Un traiteur basé à Rabat offre un éclairage pertinent à ce sujet : pour proposer des offres à des prix aussi bas, il est inévitable de recourir à des produits de moindre qualité. Ainsi, plutôt que d’utiliser du beurre, certains optent pour la margarine. De la même manière, la crème fraîche de qualité, coûtant 75 dh le litre, est remplacée par une alternative chimique à seulement 18 dh le litre. « Pas de prix, pas de qualité », résume ce traiteur, soulignant l’incompatibilité entre des offres au rabais et la garantie d’une prestation haut de gamme.
Une menace réelle pour la santé publique
Il est crucial de souligner l’enjeu sanitaire qui découle de cette logique du moins disant.
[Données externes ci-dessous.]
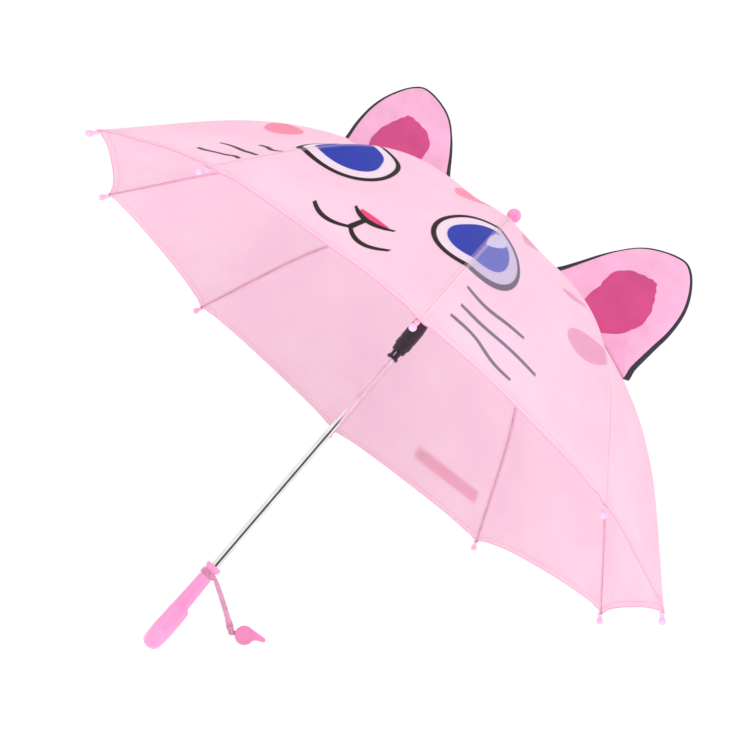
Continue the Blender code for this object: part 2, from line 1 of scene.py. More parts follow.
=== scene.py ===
"""Looks of the children's umbrella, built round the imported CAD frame. Lengths are in metres."""

import json
import math

import bmesh
import bpy
import numpy as np
from mathutils import Matrix, Vector


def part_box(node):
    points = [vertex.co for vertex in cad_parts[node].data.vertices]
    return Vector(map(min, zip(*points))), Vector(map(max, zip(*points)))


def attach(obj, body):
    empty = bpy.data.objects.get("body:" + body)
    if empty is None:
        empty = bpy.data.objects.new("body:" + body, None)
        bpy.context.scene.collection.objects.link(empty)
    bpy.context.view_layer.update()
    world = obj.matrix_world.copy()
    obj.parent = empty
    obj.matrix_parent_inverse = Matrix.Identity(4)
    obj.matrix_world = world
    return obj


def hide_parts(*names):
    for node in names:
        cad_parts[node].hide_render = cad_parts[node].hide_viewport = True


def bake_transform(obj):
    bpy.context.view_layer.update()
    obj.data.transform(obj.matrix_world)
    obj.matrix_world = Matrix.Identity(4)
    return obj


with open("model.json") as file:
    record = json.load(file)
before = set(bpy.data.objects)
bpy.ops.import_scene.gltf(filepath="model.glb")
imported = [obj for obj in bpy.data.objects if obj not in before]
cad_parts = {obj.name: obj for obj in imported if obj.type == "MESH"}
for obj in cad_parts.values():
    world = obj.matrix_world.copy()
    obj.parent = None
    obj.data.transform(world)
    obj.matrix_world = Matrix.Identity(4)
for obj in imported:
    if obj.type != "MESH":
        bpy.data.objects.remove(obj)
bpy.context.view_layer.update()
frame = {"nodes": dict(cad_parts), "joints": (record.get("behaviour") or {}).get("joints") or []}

# ---------------------------------------------------------------- sizes read from the frame

RIB_COUNT = 10
RIB_STEP = 2 * math.pi / RIB_COUNT
CAP_BALL = 0.0036
BALL = 0.008
LUG_DROP = 0.0034
EYE = 0.0016
BLADE = 0.0065

joints = {joint["name"]: joint for joint in frame["joints"]}
pivot = Vector(joints["canopy_fold"]["pos_m"])
RING = math.hypot(pivot.x, pivot.y)
PIVOT_Z = pivot.z
FIRST_RIB = math.atan2(pivot.y, pivot.x)
tip_low, tip_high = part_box("tip_cap_05")
RIM = tip_high.x - CAP_BALL
TIP_Z = tip_low.z + CAP_BALL
CENTRE_Z = (RIM**2 + TIP_Z**2 - RING**2 - PIVOT_Z**2) / (2 * (TIP_Z - PIVOT_Z))
DOME = math.hypot(RIM, TIP_Z - CENTRE_Z)
TIP_ANGLE = math.asin(RIM / DOME)
PIVOT_ANGLE = math.asin(RING / DOME)
lug = Vector(joints["stretcher_05_swing"]["pos_m"])
RUNNER_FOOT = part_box("runner")[0].z
RUNNER_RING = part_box("runner_wire")[0].z + 0.0004
shaft_low, shaft_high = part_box("shaft_tube")
SHAFT = shaft_high.x
HANDLE_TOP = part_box("handle")[1].z

# Canopy cloth
LIFT = 0.0026
CLOTH = 0.0005
MIDDLE_PUFF = -0.75
HEM_PUFF = -0.05
FLATNESS = 0.0085
FLAT_FROM = 0.40
SEAM_COLUMNS = 36
HEM_ROWS = 84
CORNER_BACK = 0.0078
MIDDLE_BACK = 0.0150
FRONT_BACK = 0.0065
RAISED_HEMS = {6: 0.0055}
HEM_FOLD = 0.0060


# ---------------------------------------------------------------- mesh helpers


def link(name, mesh, material=None, smooth=True):
    """An object for a mesh, smooth between its sharp edges."""
    thing = bpy.data.objects.new(name, mesh)
    bpy.context.scene.collection.objects.link(thing)
    if material is not None:
        mesh.materials.append(material)
    if smooth:
        mesh.shade_smooth()
        mesh.set_sharp_from_angle(angle=math.radians(38))
    return thing


def ridden(name, mesh, material, body, slot, *nodes):
    """A piece of a body that stands in for the given CAD nodes."""
    thing = link(name, mesh, material)
    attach(thing, body)
    if nodes:
        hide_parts(*nodes)
    return thing


def make_mesh(name, points, faces):
    mesh = bpy.data.meshes.new(name)
    mesh.from_pydata([tuple(p) for p in points], [], faces)
    mesh.validate()
    mesh.update()
    return mesh


def face_out(mesh):
    """Turns every face outward."""
    shape = bmesh.new()
    shape.from_mesh(mesh)
    bmesh.ops.recalc_face_normals(shape, faces=shape.faces)
    shape.to_mesh(mesh)
    shape.free()
    return mesh


def skin(name, rings, closed=False):
    """Joins rings of points. A ring of one point is a pole; open ends are capped."""
    points = []
    loops = []
    for ring in rings:
        loops.append(list(range(len(points), len(points) + len(ring))))
        points.extend(ring)
    count = max(len(loop) for loop in loops)
    faces = []
    pairs = list(zip(loops, loops[1:]))
    if closed:
        pairs.append((loops[-1], loops[0]))
    for lower, upper in pairs:
        for i in range(count):
            j = (i + 1) % count
            corners = (
                lower[i % len(lower)],
                lower[j % len(lower)],
                upper[j % len(upper)],
                upper[i % len(upper)],
            )
            faces.append(tuple(dict.fromkeys(corners)))
    if not closed:
        faces += [tuple(loop) for loop in (loops[0], loops[-1]) if len(loop) > 1]
    return face_out(make_mesh(name, points, faces))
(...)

En effet, au-delà des critiques sur le goût et la qualité, c’est la santé même des participants d’un congrès ou d’un séminaire qui est en jeu. En choisissant systématiquement l’offre la moins coûteuse, on incite les traiteurs à se tourner vers des ingrédients de moindre qualité, voire douteuse. Qu’il s’agisse de viandes, de poissons ou de volailles, le risque d’opter pour des produits bas de gamme, mal conservés ou d’origine incertaine est réel. Cette situation pourrait inévitablement mener à des intoxications alimentaires à grande échelle, avec tout ce que cela implique comme conséquences potentiellement dramatiques. Il est donc impératif de traiter cette question non seulement comme un enjeu de qualité de service, mais aussi et surtout comme une question de santé publique. Cette alerte doit être prise au sérieux afin de garantir la sécurité et le bien-être de tous les invités.
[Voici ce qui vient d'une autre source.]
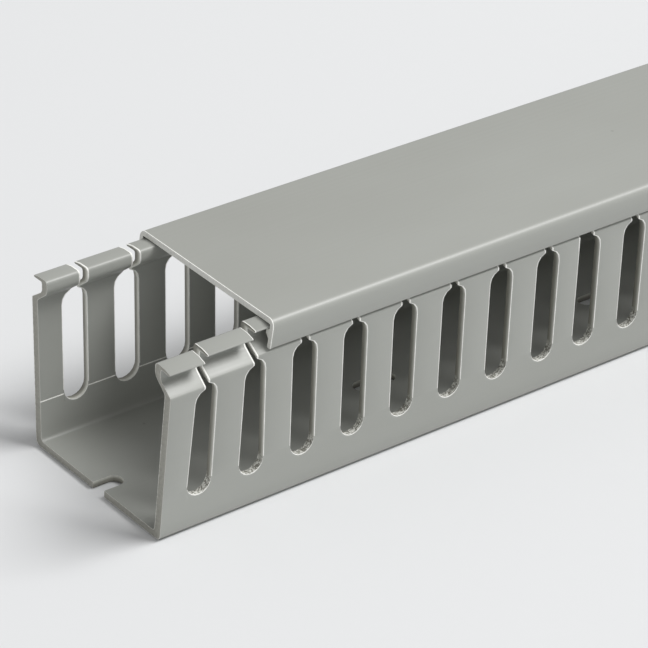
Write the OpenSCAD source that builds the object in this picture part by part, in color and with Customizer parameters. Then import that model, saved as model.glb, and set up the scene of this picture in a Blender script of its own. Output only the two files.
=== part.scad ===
// Slotted wire duct, 40 x 40 size: a channel whose walls are punched into
// fingers with hooked heads, and a cover that presses on over the heads and
// slides along them. Both are rigid PVC extrusions.
// X runs along the duct, Y across it, Z up. The origin is on the underside
// of the base, half way along its length.

/* [Base extrusion] */
// Length of the base
duct_len = 1000; // [300:1:2000]
// Width across the outer faces of the walls, at the floor
duct_w = 43; // [36:0.1:80]
// Height of the base, from its underside to the crest of the heads
base_h = 38.95; // [35:0.05:80]
// Thickness of the walls and fingers
wall_t = 1.95; // [1.4:0.05:2.2]
// Thickness of the floor
floor_t = 1.5; // [1.2:0.05:2.5]
// Radius of the outer bottom corners
corner_r = 1.2; // [0.6:0.1:1.8]
// Radius of the fillet where the floor meets a wall
fillet_r = 0.8; // [0.4:0.1:2]
// Angle at which the far wall leans outward
far_lean = 1.4; // [0:0.1:2]
// Depth of the break-off line on the inside of the fingers
score_d = 0.2; // [0.1:0.05:0.4]
// Height of the break-off line above the underside
score_z = 11.2; // [10.8:0.1:16]

/* [Finger heads] */
// Height from the outer corner of the shoulder to the crest
head_h = 5.4; // [5:0.1:6.4]
// Distance from the outer face to the bottom of the cover groove
groove_d = 3.6; // [3:0.05:4]
// Rise of the shoulder from its outer corner to the groove
shoulder_rise = 2.4; // [1.8:0.1:2.6]
// Thickness of the head behind the groove
head_t = 1.9; // [1.5:0.05:2.2]
// Thickness of the lip that turns outward over the groove
lip_t = 0.8; // [0.6:0.05:1]
// Thickness that the lip tapers to at its tip
lip_tip = 0.45; // [0.3:0.05:0.55]
// Distance that the lip's tip stays back from the outer face
lip_back = 0.85; // [0.8:0.05:1.2]

/* [Finger slots] */
// Distance from one slot to the next
slot_pitch = 12.5; // [10:0.5:20]
// Width of a slot
slot_w = 5.85; // [5:0.05:7]
// Height of the bottom of a near slot above the underside
slot_z = 7.5; // [5:0.1:7.8]
// Height by which the slots of the far wall are punched higher
far_rise = 0.9; // [0:0.1:1.2]
// Width of the slit between two heads
slit_w = 1.7; // [1.2:0.1:2.5]
// Distance from the top of a near slot's round end to the crest
neck_h = 5.85; // [5.6:0.05:8]
// Length of wall before the first slot
end_land = 6.1; // [4:0.1:8]
// Shortest length of wall left after the last slot
tail_land = 4; // [3:0.1:10]
// Slots punched by one stroke of the press
stroke_n = 8; // [4:1:16]
// Length by which the press feeds short between strokes
stroke_lap = 1.06; // [0:0.02:2]
// Angle at which the first finger of the near wall springs outward
spring_1 = 5.8; // [0:0.1:6]
// Angle at which the second finger of the near wall springs outward
spring_2 = 3.8; // [0:0.1:4]

/* [Fixing slots in the floor] */
// Width of a fixing slot
fix_w = 4; // [3.5:0.1:5]
// Length of a fixing slot, end to end
fix_l = 10.5; // [8:0.1:14]
// Distance from one fixing slot to the next
fix_pitch = 62.5; // [40:0.5:100]
// Distance from the front end to the middle of the first whole fixing slot
fix_first = 69.5; // [40:0.5:80]
// Depth of the fixing slot that the front end cuts open
fix_open = 5.8; // [3:0.1:9]
// Distance of the row of fixing slots from the middle, to the near side
fix_off = 0.6; // [0:0.1:2]

/* [Cover] */
// Length of the cover
cover_len = 1000; // [300:1:2000]
// Distance that the cover is set back from the front end of the base
cover_back = 25.1; // [22:0.1:60]
// Thickness of the cover
cover_t = 1.1; // [0.9:0.05:1.3]
// Height of the cover's side flanges
flange_h = 5.95; // [5.4:0.05:6]
// Distance that the cover stands out past each wall
cover_over = 0.37; // [0.35:0.01:0.8]
// Thickness of the side flanges
flange_t = 1; // [0.8:0.05:1]
// Outer radius of the cover's long edges
cover_r = 1.6; // [0.5:0.1:1.6]
// Reach of the bead on each flange under the lips of the heads
bead_in = 0.9; // [0.6:0.05:1.2]
// Thickness of the bead
bead_t = 0.9; // [0.7:0.05:1]
// Clearance between the cover and the heads
cover_gap = 0.2; // [0.15:0.05:0.3]

/* [Hidden] */
$fn = 48;
half_w = duct_w / 2;
front_x = -duct_len / 2;
foot_z = base_h - head_h;
slot_top = base_h - neck_h;
root_z = slot_z + slot_w / 2;
hinge_z = floor_t + 2 * fillet_r;
slot_n = len([for (i = [0 : 2 * ceil(duct_len / slot_pitch)])
    if (end_land + slot_x(i) + slot_w + tail_land <= duct_len) i]);
fix_n = 1 + floor((duct_len - fix_first - fix_l) / fix_pitch);
cover_z = base_h + cover_gap;
cover_x = front_x + cover_back;
// how far the far wall's head stands out past its foot
far_out = (foot_z - corner_r) * sin(far_lean);

// Distance from the first slot to slot i
function slot_x(i) = i * slot_pitch - floor(i / stroke_n) * stroke_lap;

// Points of the arc of radius r that rounds corner b between a and c
function turn(a, b, c, r, n) =
    let (u = (a - b) / norm(a - b), v = (c - b) / norm(c - b),
         h = acos(u * v) / 2, m = b + (u + v) / norm(u + v) * r / sin(h),
         s = b + u * r / tan(h) - m, e = b + v * r / tan(h) - m,
         t = atan2(s[0] * e[1] - s[1] * e[0], s * e))
    [for (i = [0 : n]) let (k = t * i / n) m + [s[0] * cos(k) - s[1] * sin(k), s[0] * sin(k) + s[1] * cos(k)]];

// Outline of a head: up the outer face, over the shoulder into the groove,
// out and round the lip, over the crest and down the inner face. Each corner
// is [distance in from the outer face, height, radius, steps of its arc].
function head_corners() = [
    [0, foot_z, 0.5, 2],
    [groove_d, foot_z + shoulder_rise, 1.5, 3],
    [groove_d, base_h - lip_t, 0.4, 2],
    [lip_back, base_h - lip_t, 0.12, 1],
    [lip_back, base_h - lip_t + lip_tip, 0.25, 2],
    [groove_d - 1, base_h, 1.5, 1],
    [groove_d + head_t, base_h, 0.8, 3],
    [groove_d + head_t, foot_z + shoulder_rise + 0.2, 2, 3],
    [wall_t, foot_z - 0.6, 1, 2]];

module head_profile() {
    c = head_corners();
    n = len(c);
    p = concat([[0, foot_z - 2]], [for (k = c) [k[0], k[1]]], [[wall_t, foot_z - 2]]);
    polygon(concat([p[0]], [for (i = [0 : n - 1]) each turn(p[i], p[i + 1], p[i + 2], c[i][2], c[i][3])], [p[n + 1]]));
}

// Right half of the base in section, with its wall leaning outward by a
module half_profile(a) {
    // floor and the fillet to the wall
    difference() {
        square([half_w - corner_r, floor_t + fillet_r]);
        translate([-1, floor_t]) square([half_w - wall_t - fillet_r + 1, fillet_r + 1]);
        translate([half_w - wall_t - fillet_r, floor_t + fillet_r]) circle(r = fillet_r);
    }
    translate([half_w - corner_r, corner_r]) circle(r = corner_r);
    // wall with its break-off line, and the head
    translate([half_w - corner_r, corner_r]) rotate(-a) translate([corner_r - half_w, -corner_r]) {
        difference() {
            translate([half_w - wall_t, corner_r]) square([wall_t, foot_z - 1 - corner_r]);
            translate([half_w - wall_t, score_z]) rotate(45) square(score_d * sqrt(2), center = true);
        }
        translate([half_w, 0]) mirror([1, 0]) head_profile();
    }
}

module base_section() {
    half_profile(far_lean);
    mirror([1, 0]) half_profile(0);
}

module base_extrusion(len) {
    translate([front_x, 0, 0]) rotate([90, 0, 90]) linear_extrude(height = len) base_section();
}

// One finger slot seen from the side, round at both ends, with its slit up
// through the heads. The first slot of a stroke is open on its front side.
module slot_shape(open) {
    r = slot_w / 2;
    left = open ? 0 : r - slit_w / 2;
    translate([r, slot_z + r]) circle(r = r);
    translate([0, slot_z + r]) square([slot_w, slot_top - slot_z - 2 * r]);
    translate([r, slot_top - r]) circle(r = r);
    translate([left, slot_top - r]) square([r + slit_w / 2 - left, base_h - slot_top + r + 1]);
}

// Finger slots a to b of one wall; s is -1 for the near wall, 1 for the far
module finger_slots(s, a, b) {
    translate([front_x + end_land, s < 0 ? 0 : duct_w, s < 0 ? 0 : far_rise]) rotate([90, 0, 0])
        linear_extrude(height = duct_w)
            for (i = [a : b]) translate([slot_x(i), 0]) slot_shape(i > 0 && i % stroke_n == 0);
}

// An oblong fixing slot through the floor, centred on the origin
module fixing_slot() {
    for (s = [-1, 1]) translate([s * (fix_l - fix_w) / 2, 0, -1])
        cylinder(d = fix_w, h = floor_t + 2);
    translate([-(fix_l - fix_w) / 2, -fix_w / 2, -1]) cube([fix_l - fix_w, fix_w, floor_t + 2]);
}

module fixing_slots() {
    translate([front_x, -fix_off, 0]) {
        for (i = [0 : fix_n - 1]) translate([fix_first + i * fix_pitch, 0, 0]) fixing_slot();
        translate([fix_open - fix_l / 2, 0, 0]) fixing_slot();
    }
}

// The space of near finger k (0 or 1), from the middle of the slot before it
// to the middle of the slot after it. The first one reaches down to just
// above the floor over most of the land before the first slot.
module finger_space(k) {
    x0 = k == 0 ? -1 : end_land + slot_w / 2;
    x1 = end_land + slot_x(k) + slot_w / 2;
    translate([front_x + x0, -duct_w, root_z]) cube([x1 - x0, duct_w - 1, base_h]);
    if (k == 0) translate([front_x - 1, -duct_w, hinge_z]) cube([0.9 * end_land + 1, duct_w - 1, base_h]);
}

// Near finger k, sprung outward by angle a about its inner face at height z
module sprung_finger(k, a, z) {
    translate([0, wall_t - half_w, z]) rotate([a, 0, 0]) translate([0, half_w - wall_t, -z])
        difference() {
            intersection() {
                base_extrusion(3 * slot_pitch);
                translate([0, 0, -0.2]) finger_space(k);
            }
            finger_slots(-1, 0, 2);
        }
}

module slotted_base() color([0.61, 0.62, 0.6]) {
    difference() {
        base_extrusion(duct_len);
        finger_slots(-1, 0, slot_n - 1);
        finger_slots(1, 0, slot_n - 1);
        fixing_slots();
        for (k = [0, 1]) finger_space(k);
    }
    sprung_finger(0, spring_1, hinge_z);
    sprung_finger(1, spring_2, root_z);
}

// The bead inside a flange in section, from the flange's inner face at x
// and with its top at height z
module bead(x, z) {
    p = [[x + flange_t / 2, z], [x - bead_in, z], [x - bead_in, z - bead_t],
         [x, z - 2 * bead_t], [x + flange_t / 2, z - 2 * bead_t]];
    polygon(concat([p[0]], turn(p[0], p[1], p[2], 0.4 * bead_t, 3), turn(p[1], p[2], p[3], 0.4 * bead_t, 2), [p[3], p[4]]));
}

// The cover in section: a flat plate with a flange down each side, and a bead
// inside each flange that catches under the lips
module cover_section() {
    out = half_w + far_out / 2 + cover_over;
    top = cover_z + cover_t;
    foot = top - flange_h;
    for (s = [0, 1]) mirror([s, 0]) {
        difference() {
            union() {
                translate([0, cover_z]) square([out - cover_r, cover_t]);
                translate([0, foot]) square([out, flange_h - cover_r]);
                translate([out - cover_r, top - cover_r]) circle(r = cover_r);
            }
            translate([-1, foot - 1]) square([out - flange_t + 1, cover_z - foot + 1]);
        }
        bead(out - flange_t, base_h - lip_t - cover_gap);
    }
}

module snap_cover() color([0.63, 0.63, 0.61]) {
    translate([cover_x, far_out / 2, 0]) rotate([90, 0, 90]) linear_extrude(height = cover_len) cover_section();
}

slotted_base();
snap_cover();
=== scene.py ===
import bpy, bmesh, math
from mathutils import Matrix, Vector, geometry


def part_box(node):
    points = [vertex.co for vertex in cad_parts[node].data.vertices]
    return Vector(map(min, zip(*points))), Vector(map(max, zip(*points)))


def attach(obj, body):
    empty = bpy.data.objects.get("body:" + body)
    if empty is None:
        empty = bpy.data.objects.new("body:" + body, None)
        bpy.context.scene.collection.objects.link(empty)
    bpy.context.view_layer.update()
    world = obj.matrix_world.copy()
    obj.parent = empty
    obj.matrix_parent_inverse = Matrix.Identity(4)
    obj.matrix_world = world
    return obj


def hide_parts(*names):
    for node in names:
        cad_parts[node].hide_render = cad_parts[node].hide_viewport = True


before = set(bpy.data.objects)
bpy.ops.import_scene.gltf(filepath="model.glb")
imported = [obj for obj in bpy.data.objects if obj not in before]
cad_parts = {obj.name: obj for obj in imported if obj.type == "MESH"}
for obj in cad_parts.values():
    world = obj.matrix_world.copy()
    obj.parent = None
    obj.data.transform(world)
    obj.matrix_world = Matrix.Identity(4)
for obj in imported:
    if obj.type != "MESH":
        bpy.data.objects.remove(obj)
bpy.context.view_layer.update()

mm = 0.001


def tone(code):
    """An sRGB hex colour as the linear RGBA that the shaders take."""
    parts = [int(code[i:i + 2], 16) / 255 for i in (1, 3, 5)]
    return tuple(v / 12.92 if v <= 0.04045 else ((v + 0.055) / 1.055) ** 2.4 for v in parts) + (1.0,)


def add(tree, kind, links=None, **settings):
    """Adds one node, sets its properties or inputs by name, and links {input: (node, output)} into it."""
    node = tree.nodes.new(kind)
    for name, value in settings.items():
        if hasattr(node, name):
            setattr(node, name, value)
    for name, value in settings.items():
        if not hasattr(node, name):
            node.inputs[name.replace("_", " ")].default_value = value
    for name, (source, output) in (links or {}).items():
        tree.links.new(source.outputs[output], node.inputs[name])
    return node


# ---- Camera --------------------------------------------------------------
# A long lens looks down at the front end, from the near side.
camera = bpy.data.objects.new("camera", bpy.data.cameras.new("camera"))
bpy.context.scene.collection.objects.link(camera)
azimuth, elevation, roll = 0.8845, 0.5219, 0.0379
look = Vector((math.cos(elevation) * math.cos(azimuth), math.cos(elevation) * math.sin(azimuth), -math.sin(elevation)))
right = look.cross(Vector((0, 0, 1))).normalized()
up = right.cross(look)
right, up = math.cos(roll) * right + math.sin(roll) * up, math.cos(roll) * up - math.sin(roll) * right
camera.matrix_world = Matrix.Translation(Vector((-801.85, -437.03, 344.30)) * mm) @ Matrix((right, up, -look)).transposed().to_4x4()
camera.data.sensor_width = 36
camera.data.lens = 179.17
camera.data.shift_x = -0.00065
camera.data.shift_y = -0.00079
camera.data.clip_end = 20
bpy.context.scene.camera = camera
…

Déviances et ruses : des responsables contournent le système
Face aux conséquences fâcheuses de la logique du « moins disant », certains responsables au sein des administrations semblent avoir trouvé des parades pour garantir une certaine qualité. Selon certaines indiscrétions, des responsables, conscient de la baisse drastique de la qualité des services lors des consultations, n’hésitent pas à donner des « tuyaux » aux traiteurs en qui ils ont confiance. Le subterfuge est simple mais efficace : gonfler artificiellement le nombre de convives dans l’offre, alors que, dans la réalité, seulement la moitié bénéficiera du service.
Ce stratagème permet aux traiteurs d’abaisser leurs prix unitaires, leur permettant ainsi de devenir plus compétitifs face à la concurrence. Mais le revers de la médaille est que, pour un même marché, le traiteur se voit en réalité rémunéré presque le double de ce qu’il aurait dû toucher pour le véritable nombre de participants. Une pratique qui, au-delà de son caractère éthiquement discutable, témoigne de l’urgence de repenser le système actuel pour éviter ces dérives.
« La dégradation de la qualité traiteur : le dilemme des organisateurs »
Témoignage d’un responsable d’administration, entre coûts réduits et qualité médiocre: « Depuis la mise en place de la nouvelle plateforme en ligne, nous avons constaté une baisse significative des prix des services traiteurs, de l’ordre de 40%. Cela pourrait sembler avantageux en première vue, mais la réalité est tout autre. En effet, chaque fois que nous organisons un séminaire et que nous sollicitons des services traiteur pour les pauses-café ou les déjeuners, nous sommes confrontés à des problèmes récurrents liés à la qualité des prestations. Les produits proposés sont loin de répondre à nos attentes. Nous nous retrouvons, par exemple, avec des viennoiseries qui coûtent à peine 50 centimes, dont l’origine et la qualité sont plus que douteuses. Pire encore, la nourriture servie est souvent si médiocre que nos participants ne parviennent même pas à la manger. En tant qu’organisateur et responsable de ces réceptions, c’est humiliant. On en vient à éviter le regard de nos invités, tant la situation est devenue inconfortable. Il est vraiment regrettable d’en arriver à un tel point. »
La vision d’un professionnel du métier de traiteur
Selon un expert du domaine traiteur, il est fondamental de comprendre que les prestations traiteur ne peuvent être réduites à une simple question de coût. « Le monde du traiteur est vaste et diversifié. Chaque traiteur opère avec une panoplie de produits, d’équipements et de personnel différents. Certains investissent massivement dans des ingrédients haut de gamme, des équipements de pointe et un personnel hautement qualifié et bien payé, tandis que d’autres peuvent avoir des approches différentes. C’est similaire à l’univers hôtelier : si l’objectif est de passer une nuit, il est évident que le coût et l’expérience dans un hôtel 5 étoiles seront très différents de ceux d’un hôtel 1 étoile. Opter systématiquement pour le moins cher est non seulement une méconnaissance de la réalité du métier, mais c’est aussi une mise en danger des convives. Je suis formellement convaincu que si cette tendance persiste, nous assisterons malheureusement à des cas d’intoxications lors de ces réceptions organisées avec le moins cher. Il est donc absurde de se baser uniquement sur le critère du ‘moins disant’ pour juger des prestations traiteur, tout comme il serait incohérent de comparer des hôtels uniquement sur leur prix. La Fédération des traiteurs doit prendre position et collaborer avec les responsables pour garantir que tous les acteurs de la profession puissent opérer dans des conditions équitables et transparentes, afin de proposer à leurs clients des prestations de qualité adaptées à leurs besoins ».
Une remise en question nécessaire
Ce cas de figure met en lumière l’importance de revoir les critères de sélection sur cette plateforme. Si la transparence et la modernisation des procédures sont des objectifs louables, il est essentiel que cela ne se fasse pas au détriment de la qualité des services offerts, surtout lorsqu’il s’agit de la santé et du bien-être des consommateurs.
L’administration est donc face à un défi de taille : comment concilier efficacité économique et garantie d’une qualité irréprochable ? Un débat qui promet d’être au cœur des discussions dans les mois à venir.